10 July, 2012

Maiden drive with GPS

LEARNING EXPERIEINCES-3

Maiden drive with GPS

Anna and I used the GPS for our travel to Chennai from Pondicherry for the first time last week end. Anna enjoyed learning to use the GPS to guide us to our destinations. We were used to stopping along the way to receive instructions from people in the street when we we went to new places and it had worked well. On one occasion recently, when someone whom we asked for the location of a street, shouted back saying, 'if you have car, better buy a GPS. Do not disturb me'. Also,we found that in the busy streets when the traffic is flowing, it is not easy to stop to ask. So it was a novel experience to be guided along the roads by this satellite tutor.

While using the GPS in the car, I journeyed back into my memory lane.During my childhood, there were far less roads and people took instructions to reach a place by asking knowledgable people. A few years later, I noticed road signs appearing on the road sides, to guide people to important places. Even then, while visiting a new place, we still needed local people to help us find the streets or houses. The roads and streets did not have sign posts then.I remember seeing a printed city and state Map for the first time when I went to college. I depended on it to find my way to important places in the city where I had gone for my medical studies. By the time we bought our first car in the mid eighties, printed road maps were dependable and user friendly. When the cell phones came in to the market, some advanced phones had a form of GPS which were handy to use. However only major cities were covered in it. Now we have an elaborate GPS that covers cities, towns and villages fairly well. So we have arrived from people guided journey assistance to a machine guided instruction.
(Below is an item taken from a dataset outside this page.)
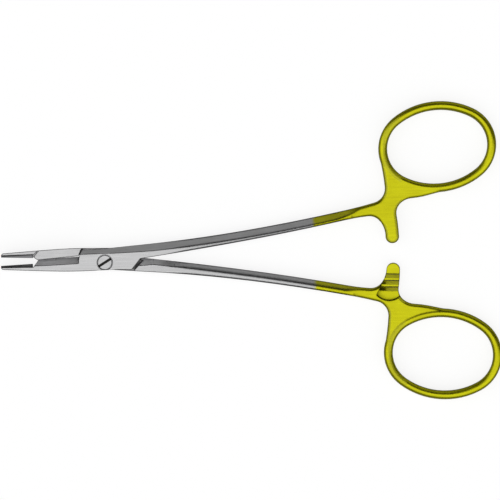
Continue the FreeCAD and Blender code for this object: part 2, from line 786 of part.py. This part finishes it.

The technology gives us several advantages. We are helpless without it. I wonder whether, this convenience we cherish, is increasing our insular living.

On the way back from visiting my mother last week, we stopped  at a cottage industry site to watch how  fibers for making coir and mattresses are made, from coconut shells. It was an improvised factory with primitive machinery, but well run. They showed us the production line and talked about their experiences. They thanked us for visiting them and said as we were leaving, ' people have no time for others now-a days. You stopped by to meet us and watched what we do'.

This resonated in my heart during the rest of the journey. The informal human encounters are decreasing. My colleague told me at a farewell dinner for her at home, that it was the first time she was invited to a home during her two years of stay in the campus. There is no lack of formal meetings. Sometimes the formal meetings leave us stressful. The informal social occasions contribute to build relationships, family ties, neighborhood links and shared living. We create loneliness within ourselves and in others by pre-occupied living and neglect of leisurely human encounters.

A seven year old girl, who is our neighbor, asked me, 'Uncle why are you always walking fast. Look at my new bicycle. Look at the flowers. They look fresh even in the summer sun'. Others  are calling our attention to give time to them. We grow in stature when we do this.